Reproduce each line exactly.

Items from a data source
----------

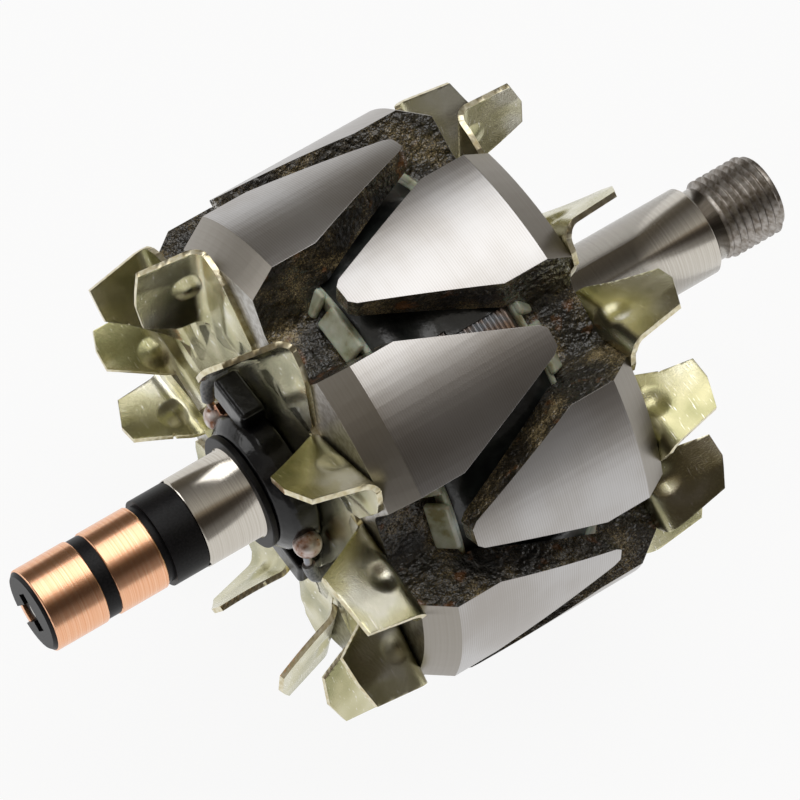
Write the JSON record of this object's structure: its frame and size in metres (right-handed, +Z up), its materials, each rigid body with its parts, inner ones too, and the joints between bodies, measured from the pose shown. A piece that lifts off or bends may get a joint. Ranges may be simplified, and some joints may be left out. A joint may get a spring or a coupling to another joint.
{
  "type": "alternator rotor",
  "caption": "Claw-pole alternator rotor: wound core between two claw poles, a pressed fan at each end, slip rings on one end of the shaft and a thread on the other.",
  "frame": {"origin": "on the shaft axis, halfway between the two claw poles' end faces, which is the middle of the rotor's length to within a fraction of a millimetre", "axes": "+X along the shaft towards the threaded drive end, -X towards the slip rings, +Z up"},
  "size_m": [0.1541, 0.0932, 0.0932],
  "materials": {
    "ground_steel": "ground and turned",
    "turned_pole": "fine turned, varnished flanks",
    "core_steel": "plain",
    "zinc_sheet": "yellow passivated zinc",
    "nylon": "varnished",
    "winding_wire": "enamelled",
    "black_tape": "varnished",
    "copper": "turned",
    "black_moulding": "satin",
    "gloss_moulding": "varnished",
    "sleeve": "varnished",
    "solder": "dull"
  },
  "bodies": {
    "root": {"shaft": "ground_steel", "slip_ring_end_pole": "turned_pole", "drive_end_pole": "turned_pole", "pole_core": "core_steel", "coil_bobbin": "nylon", "field_winding": "winding_wire", "winding_tape": "black_tape", "slip_ring_end_fan": "zinc_sheet", "drive_end_fan": "zinc_sheet", "slip_ring_body": "black_moulding", "outer_slip_ring": "copper", "inner_slip_ring": "copper", "outer_ring_conductor": "copper", "inner_ring_conductor": "copper", "terminal_carrier": "gloss_moulding", "carrier_flange": "black_moulding", "upper_winding_lead": "winding_wire", "lower_winding_lead": "winding_wire", "upper_lead_sleeve": "sleeve", "lower_lead_sleeve": "sleeve", "upper_terminal_hook": "copper", "lower_terminal_hook": "copper", "upper_solder_joint": "solder", "lower_solder_joint": "solder"}
  },
  "joints": []
}
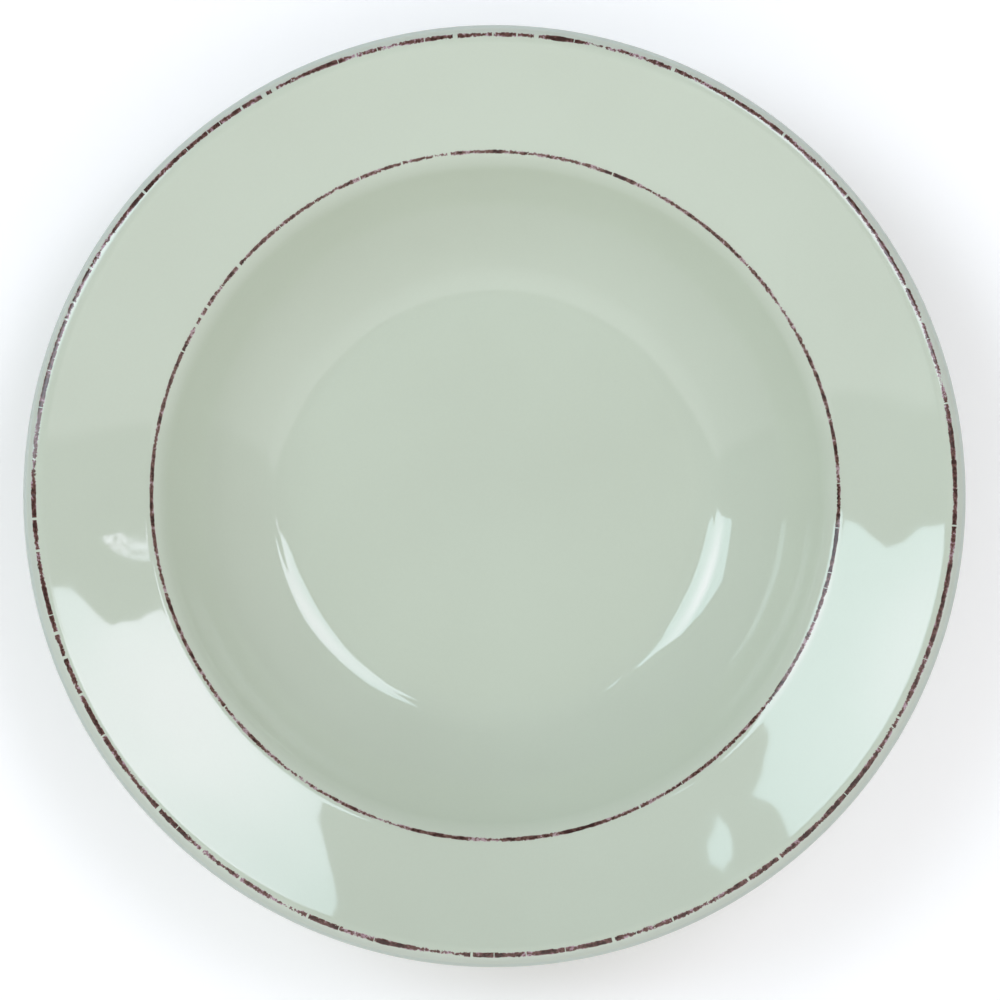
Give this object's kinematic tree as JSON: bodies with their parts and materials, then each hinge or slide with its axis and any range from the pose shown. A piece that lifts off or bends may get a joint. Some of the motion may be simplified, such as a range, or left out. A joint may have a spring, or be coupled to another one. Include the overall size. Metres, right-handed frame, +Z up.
{
  "type": "rimmed soup bowl",
  "caption": "Round, wide-rimmed shallow soup or pasta bowl in glossy sage melamine, with a heavy rolled lip and fine worn brown lines on the lip and at the mouth of the well.",
  "frame": {"origin": "centre of the bowl on the plane that its foot ring stands on", "axes": "+Z up along the bowl's axis; the bowl is round, so X and Y are free, and +Y is the side that the picture shows at the top"},
  "size_m": [0.23, 0.23, 0.042],
  "materials": {
    "moulded_melamine": "satin",
    "sage_foil": "satin",
    "clear_glaze": "polished",
    "rim_ink": "satin",
    "well_ink": "satin"
  },
  "bodies": {
    "root": {"body": "moulded_melamine", "decor_foil": "sage_foil", "clear_glaze": "clear_glaze", "rim_line": "rim_ink", "well_line": "well_ink"}
  },
  "joints": []
}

----------

Answer to this problem:
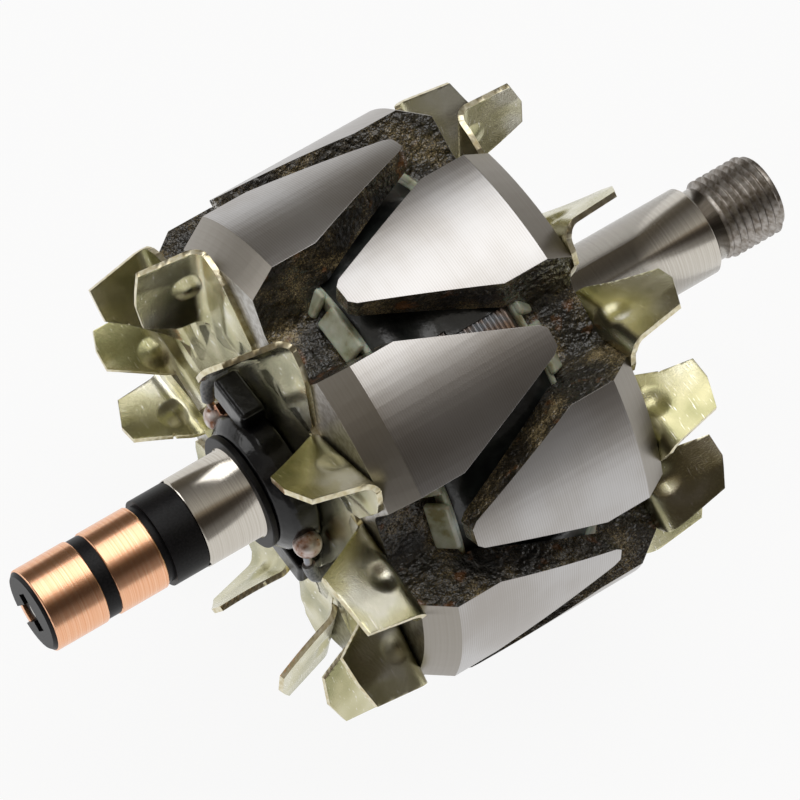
Write the JSON record of this object's structure: its frame and size in metres (right-handed, +Z up), its materials, each rigid body with its parts, inner ones too, and the joints between bodies, measured from the pose shown. A piece that lifts off or bends may get a joint. Ranges may be simplified, and some joints may be left out. A joint may get a spring or a coupling to another joint.
{
  "type": "alternator rotor",
  "caption": "Claw-pole alternator rotor: wound core between two claw poles, a pressed fan at each end, slip rings on one end of the shaft and a thread on the other.",
  "frame": {"origin": "on the shaft axis, halfway between the two claw poles' end faces, which is the middle of the rotor's length to within a fraction of a millimetre", "axes": "+X along the shaft towards the threaded drive end, -X towards the slip rings, +Z up"},
  "size_m": [0.1541, 0.0932, 0.0932],
  "materials": {
    "ground_steel": "ground and turned",
    "turned_pole": "fine turned, varnished flanks",
    "core_steel": "plain",
    "zinc_sheet": "yellow passivated zinc",
    "nylon": "varnished",
    "winding_wire": "enamelled",
    "black_tape": "varnished",
    "copper": "turned",
    "black_moulding": "satin",
    "gloss_moulding": "varnished",
    "sleeve": "varnished",
    "solder": "dull"
  },
  "bodies": {
    "root": {"shaft": "ground_steel", "slip_ring_end_pole": "turned_pole", "drive_end_pole": "turned_pole", "pole_core": "core_steel", "coil_bobbin": "nylon", "field_winding": "winding_wire", "winding_tape": "black_tape", "slip_ring_end_fan": "zinc_sheet", "drive_end_fan": "zinc_sheet", "slip_ring_body": "black_moulding", "outer_slip_ring": "copper", "inner_slip_ring": "copper", "outer_ring_conductor": "copper", "inner_ring_conductor": "copper", "terminal_carrier": "gloss_moulding", "carrier_flange": "black_moulding", "upper_winding_lead": "winding_wire", "lower_winding_lead": "winding_wire", "upper_lead_sleeve": "sleeve", "lower_lead_sleeve": "sleeve", "upper_terminal_hook": "copper", "lower_terminal_hook": "copper", "upper_solder_joint": "solder", "lower_solder_joint": "solder"}
  },
  "joints": []
}
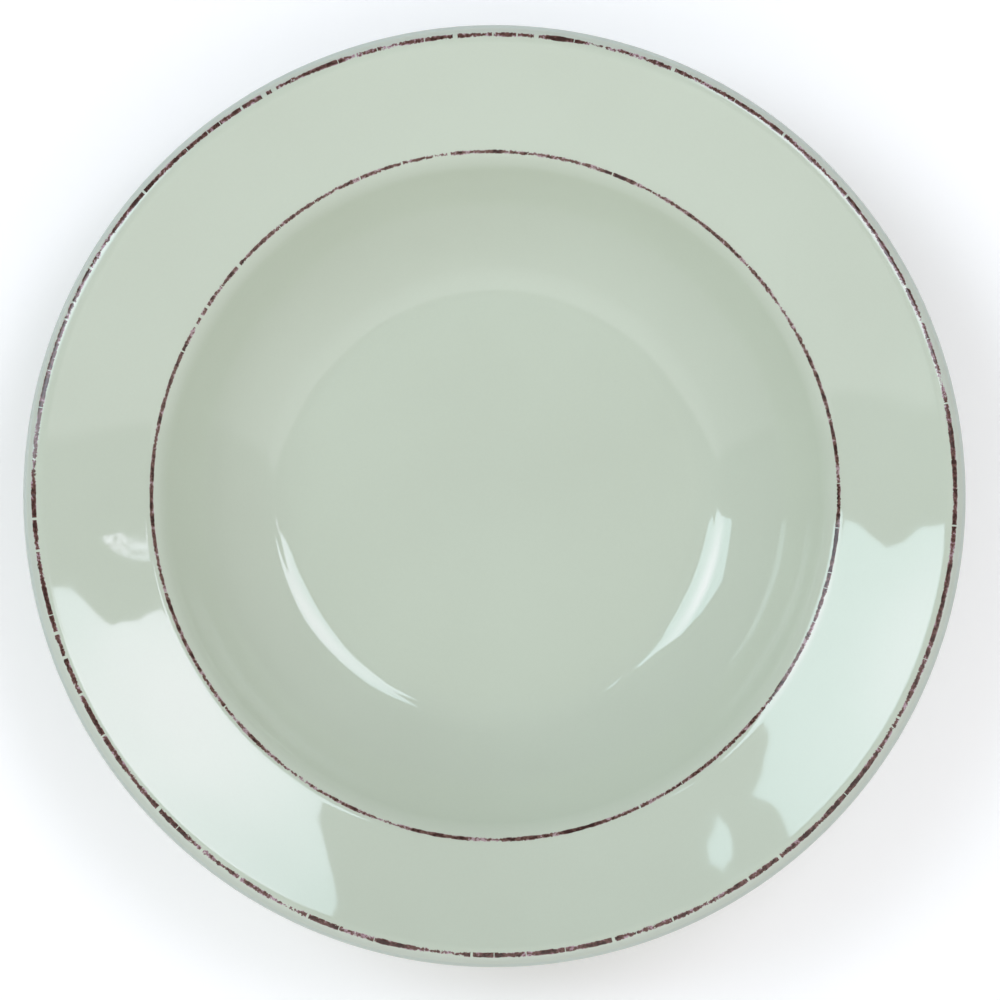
Give this object's kinematic tree as JSON: bodies with their parts and materials, then each hinge or slide with its axis and any range from the pose shown. A piece that lifts off or bends may get a joint. Some of the motion may be simplified, such as a range, or left out. A joint may have a spring, or be coupled to another one. Include the overall size. Metres, right-handed frame, +Z up.
{
  "type": "rimmed soup bowl",
  "caption": "Round, wide-rimmed shallow soup or pasta bowl in glossy sage melamine, with a heavy rolled lip and fine worn brown lines on the lip and at the mouth of the well.",
  "frame": {"origin": "centre of the bowl on the plane that its foot ring stands on", "axes": "+Z up along the bowl's axis; the bowl is round, so X and Y are free, and +Y is the side that the picture shows at the top"},
  "size_m": [0.23, 0.23, 0.042],
  "materials": {
    "moulded_melamine": "satin",
    "sage_foil": "satin",
    "clear_glaze": "polished",
    "rim_ink": "satin",
    "well_ink": "satin"
  },
  "bodies": {
    "root": {"body": "moulded_melamine", "decor_foil": "sage_foil", "clear_glaze": "clear_glaze", "rim_line": "rim_ink", "well_line": "well_ink"}
  },
  "joints": []
}